Inoltre, ripetiamo, mentre l’impianto di ossicombustione reimmette nel ciclo produttivo tutto ciò che si ricava alla fine del processo, perché vende sia l’anidride carbonica che la pasta vetrosa, l’inceneritore (o termovalorizzatore) ha ancora bisogno di discariche speciali per contenere le ceneri tossiche e i filtri sporchi. Semplicemente, non chiude il ciclo dei rifiuti!
Quella dell’ossicombustione è una nuova tecnologia davvero promettente, validata da un impianto dimostrativo da 5 Megawatt a Gioia del Colle, anche se al momento non c’è ancora alle spalle una ampia casistica di impiego. Occorre però riflettere sulle nostre esigenze e su come questa tecnologia potrebbe soddisfarle in modo ottimale e con un opportuno progetto industriale per la città.

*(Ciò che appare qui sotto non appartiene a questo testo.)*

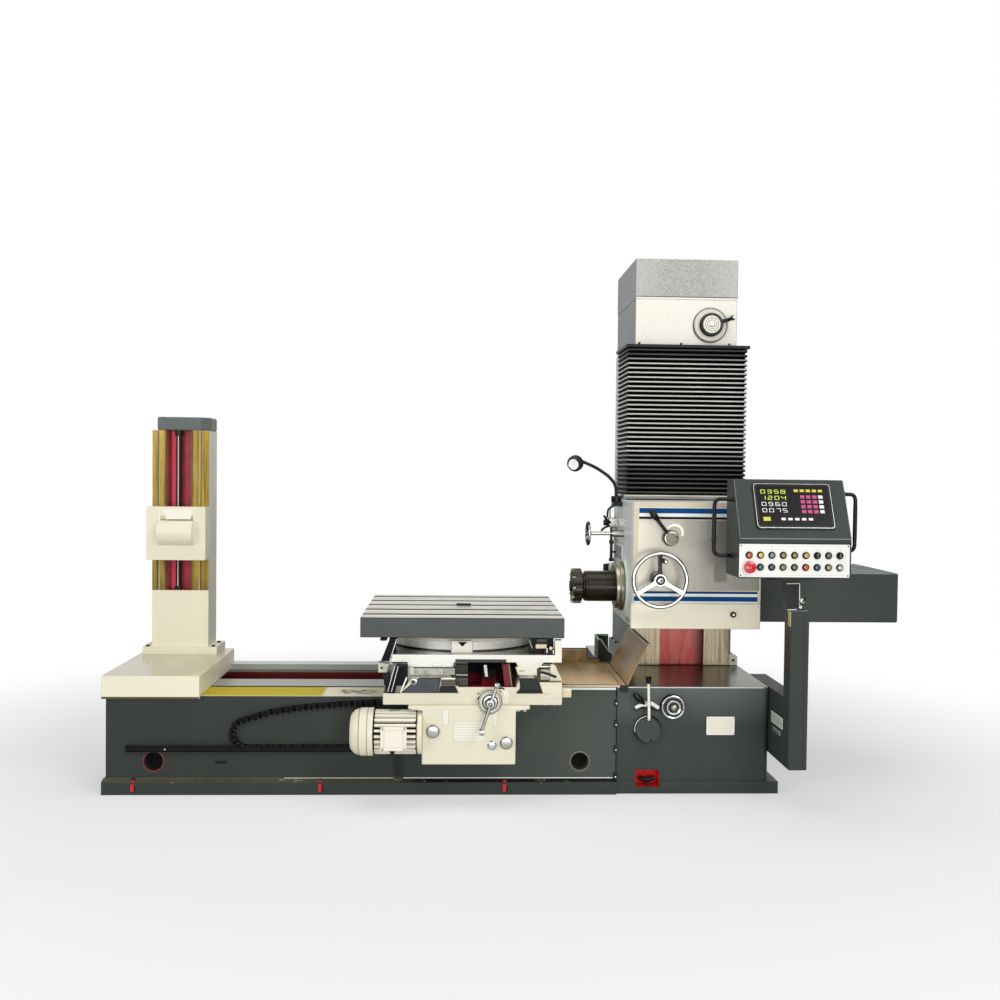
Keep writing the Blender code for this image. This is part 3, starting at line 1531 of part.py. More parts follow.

Giusto segnalare anche delle potenziali criticità. Per raggiungere la temperatura di 1430°C a cui si innesca il processo di ossicombustione, c’è comunque una fase di avviamento. In questa fase (circa 30 ore) l’impianto deve essere alimentato con metano o gasolio. La produzione di energia dai rifiuti, dedotta la quantità auto-consumata per produrre l’ossigeno e per recuperare l’anidride carbonica, è minore rispetto a quella da un cosiddetto “termovalorizzatore”, ma lo scopo di questi impianti è piuttosto di eliminare quella frazione di rifiuti che non si riesce a ridurre, riusare e riciclare, piuttosto che produrre energia.
Insomma: questa tecnologia sembra davvero promettente e andrebbe valutata, piuttosto che sposarne senza se e senza ma una vecchia – come si vorrebbe fare a Roma – come gli inceneritori che già sappiamo avere limiti ambientali enormi. Per questo invitiamo gli scienziati, i cittadini e i decisori politici ad approfondire il processo di ossicombustione, che può rappresentare il futuro rispetto all’incenerimento che è invece il passato. Meglio camminare un po’ più lentamente nella direzione giusta piuttosto che correre sulla strada che sappiamo essere sbagliata, cioè la strada degli inceneritori, l’esatto contrario della transizione ecologica.